A partir desse olhar sobre quatro sujeitos, muitas vezes assujeitados é possível pensar o que é o sujeito, esse espírito que habita cada vez mais gente, gente essa que, muitas vezes, não se dá conta do novo morador. Para que alguém seja considerado um sujeito de fato, é preciso ser portador de consciência, conhecimento, força e coragem, pois só assim será possível agir sobre a realidade, enfrentar os desafios, apreciar as bênçãos cotidianas, enfim, sentir-se “gente” de ação e reflexão, e não mais uma rês criada para o abate.
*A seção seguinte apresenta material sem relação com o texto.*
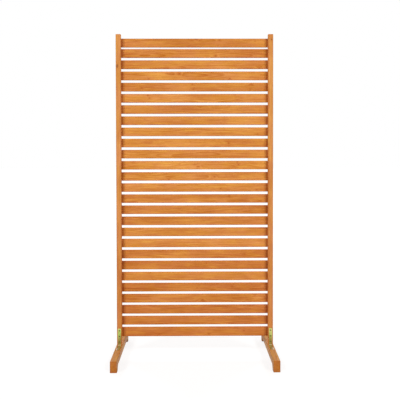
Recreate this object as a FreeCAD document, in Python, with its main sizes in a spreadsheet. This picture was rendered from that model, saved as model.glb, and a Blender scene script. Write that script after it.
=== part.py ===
import FreeCAD, Part
import os
import re

import Sketcher

# Garden privacy screen: a slatted timber panel on two posts, each standing on a relieved beam foot.
# Millimetres. X runs along the panel, Y from the front to the back, Z up from the ground.
# The origin is on the ground, midway between the feet and midway along them.

os.makedirs("parts", exist_ok=True)
doc = FreeCAD.newDocument("GardenPrivacyScreen")

sizes = {
    # whole screen
    "overallWidth": 884,  # over the outer faces of the feet
    "overallHeight": 1800,  # ground to post tops
    # posts, square in section
    "postSize": 28,
    "postEdgeBevel": 1.5,
    # slats, behind the posts
    "slatHeight": 48.5,
    "bottomSlatHeight": 52,
    "slatThickness": 12,
    "slatEdgeBevel": 1.2,
    "slatEndMargin": 3,  # from the outer face of a post to the slat's end
    "panelGroundClearance": 104,  # ground to the lowest slat
    "panelTopDrop": 20,  # post top down to the highest slat
    "topGapTrim": 4.5,  # the gap under the highest slat is this much narrower than the others
    # feet, with the underside cut away between two end pads
    "footLength": 600,
    "footWidth": 36,
    "footHeight": 60,
    "footPadLength": 35,  # of an end pad on the ground
    "reliefHeight": 26,
    "reliefRampRun": 25,  # sloped end of the relief, measured along the foot
    "reliefCornerRound": 14,
    "footEdgeBevel": 2,
    # angle brackets
    "bracketLeg": 96,
    "bracketWidth": 18,
    "bracketThickness": 2.5,
    "bracketBendRound": 2,  # inside the bend
    "bracketCornerRound": 3,
    "bracketFirstHole": 20,  # from the corner of post and foot
    "bracketLastHole": 12,  # from the end of the leg
    "countersinkLand": 0.25,  # plate left below a countersunk head
    # countersunk bracket screws, whose heads fill the countersinks
    "screwLength": 16,
    "screwShankRadius": 2,
    "screwHeadRim": 0.3,  # upright rim of the head, above its cone
    "screwTipBevel": 1.4,
    # long screw up through each foot into the post
    "footScrewLength": 62,
    "footScrewShankRadius": 2.5,
    "footScrewHeadRadius": 5.5,
    "footScrewHeadHeight": 3.5,
    "footScrewHeadBevel": 1.2,
    "footScrewTipBevel": 1.8,
    "counterboreDepth": 9,
    # staples through the slats into the posts
    "stapleCrown": 12,
    "stapleWireWidth": 1.4,
    "stapleWireThickness": 1,
    "stapleHold": 13,  # depth of the legs in the post
    "stapleInset": 9,  # from the inner face of a post to the middle of the staples
    # clearances
    "pilotClearance": 0.05,  # round a shank in timber
    "bracketHoleClearance": 0.3,  # round a shank in the bracket
    "countersinkClearance": 0.1,  # round a countersunk head
    "counterboreClearance": 1,  # round the head of the long screw
    "holeEndClearance": 1,  # past a screw's tip
    "stapleClearance": 0.1,  # round the staple wire
}
slatCount = 27
bracketHoleCount = 3  # in each leg
closeTo = 1e-5  # nearer than this counts as the same place
shankSides = 12  # screws and the holes they bite into are many-sided: both are hidden in the timber

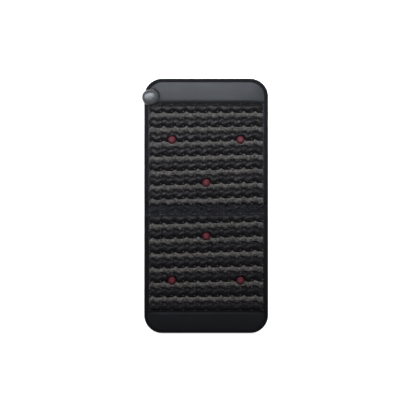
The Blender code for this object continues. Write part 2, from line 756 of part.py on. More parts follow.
def build():
    head = pivot("head_half", 0)
    band = pivot("fold_band", HEAD_HINGE)
    foot = pivot("foot_half", FOOT_HINGE)

    head_layers = mat_half("head", 1, HEAD_LENSES, head)
    mat_half("foot", -1, FOOT_LENSES, foot)
    panel = end_panel("head_panel", HEAD_FIELD[1], 1, head)
    end_panel("foot_panel", FOOT_FIELD[0], -1, foot)
    head_binding = binding("head_edge_binding", 1, head)
    binding("foot_edge_binding", -1, foot)

    head_rows = rows(HEAD_FIELD, HEAD_ROWS, 1, 1, HEAD_LENSES, head)
    rows(FOOT_FIELD, FOOT_ROWS, HEAD_ROWS // 2 + 1, HEAD_ROWS // 2 + 1, FOOT_LENSES, foot)
    for number, place in enumerate(HEAD_LENSES, 1):
        lens(f"light_lens_{number}", place, head)
    for number, place in enumerate(FOOT_LENSES, 4):
        lens(f"light_lens_{number}", place, foot)

    heating_cable("head_heating_cable", *HEAD_CABLE_SPAN, head)
    heating_cable("foot_heating_cable", *FOOT_CABLE_SPAN, foot)
    temperature_sensor(head)
    left, _, middle = HEAD_LENSES
    to_connector = (left, (-HALF_WIDTH + SUPPLY_FROM_SIDE, HEAD_EDGE - SUPPLY_FROM_HEAD))
    to_fold = (middle, (0, HEAD_HINGE + TAPE_FOLD_MARGIN))
    light_harness("head_light_harness", HEAD_LENSES, (to_connector, to_fold), head)
    from_fold = (FOOT_LENSES[2], (0, FOOT_HINGE - TAPE_FOLD_MARGIN))
    light_harness("foot_light_harness", FOOT_LENSES, (from_fold,), foot)

    band_half_width = HALF_WIDTH - BINDING_WALL - CLEARANCE
    inside_binding = HALF_WIDTH - BINDING_WIDTH - CLEARANCE
    top_low = COVER_THICKNESS + CLEARANCE
    top_high = BAND_TOP - LIP_THICKNESS - CLEARANCE
    fold_layer("fold_band_back", inside_binding, 0, COVER_THICKNESS, COVER_CLOTH, band)
    fold_layer("fold_band_top", band_half_width, top_low, top_high, DARK_CLOTH, band)
    fold_binding("fold_binding_left", -1, band)
    fold_binding("fold_binding_right", 1, band)

    screw_holes = []
    for number, place in enumerate(SCREW_PLACES, 1):
        radius = SCREW_RADIUS + CLEARANCE
        top = SCREW_TIP + CLEARANCE
        screw_holes.append(
            cylinder(f"screw_hole_{number}", radius, -FAR, top, place, sides=SMALL_SIDES)
        )
    base_room = ovoid("connector_base_room", CLEARANCE, -FAR, SHELL_BOTTOM, CUTTERS)
    row_room = ovoid("connector_row_room", CLEARANCE, 0, FAR * 2, CUTTERS)
    for part in (head_layers["back_cover"], head_layers["insulation_felt"], head_binding):
        cut(part, base_room)
    for part in (head_layers["reflective_foil"], head_layers["pocket_backing"], panel):
        cut(part, *screw_holes)
    cut(head_rows[0], row_room)
    connector_top(head, screw_holes)
    connector_base(head, screw_holes)
    inlet_socket(head)
    circuit_board(head, screw_holes)
    for number, place in enumerate(SCREW_PLACES, 1):
        housing_screw(f"housing_screw_{number}", place, head)


build()
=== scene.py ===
"""Looks of the infrared heating mat: quilted stone rows, satin rows, lenses, binding and connector.

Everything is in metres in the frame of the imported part: the head end, with the connector, points to +Y,
and the underside lies on z = 0.
"""

import json
from math import cos, exp, hypot, pi, radians, sin

import bmesh
import bpy
from mathutils import Matrix, Vector, noise


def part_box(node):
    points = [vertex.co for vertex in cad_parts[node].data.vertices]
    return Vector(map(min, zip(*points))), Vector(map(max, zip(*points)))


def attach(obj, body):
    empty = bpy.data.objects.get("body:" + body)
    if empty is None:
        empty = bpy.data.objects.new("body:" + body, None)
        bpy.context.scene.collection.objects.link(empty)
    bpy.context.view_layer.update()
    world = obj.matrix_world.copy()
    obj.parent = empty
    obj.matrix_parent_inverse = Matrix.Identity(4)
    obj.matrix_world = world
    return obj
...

Em uma observação geral, foi possível pensar três categorias distintas e interdependentes: o mundo, o conhecimento e o sujeito. Observá-las separadamente me fez refletir sobre questões importantes para minha vida: como percebo o espaço que ocupo? Como transformo a imagem que adentram minha retina em saberes? Qual o meu papel nesse espaço? O que de fato é produção-ação-refleção minha e o que me é imputado pela sociedade? Não é nada fácil pensar separadamente algo que está totalmente imbricado, pois há uma relação mútua de interdependência dos três conceitos. Assim, minha ação/reflexão sobre o mundo e o conhecimento precisa ser realizada não apenas de forma inteligível, mas especialmente, carregada de emoções, a fim de que haja uma harmonia entre mundo, sujeito e conhecimento tal qual a observada nas experiências das quatro personagens apresentadas nesse texto.
Levar em conta a visão de outros sujeitos é exercer o principio da alteridade, e respeitar a relatividade das coisas. E ao se fazer isso, é possível aproximar-se mais do objeto de estudo, visto que somos o resultado de várias partes, com cargas e compostos diferenciados. Pelo que acima foi exposto, espera-se ter respondido as questões propostas dentro de uma coerência inteligível e sensível.


[1] Sintaxe à vontade, de O teatro mágico. Cd Entrada para raros. 2003.


Os textos "O mundo", "O conhecimento" e "O sujeito" compõem um único texto, e foi dividido em partes para favorer a leitura.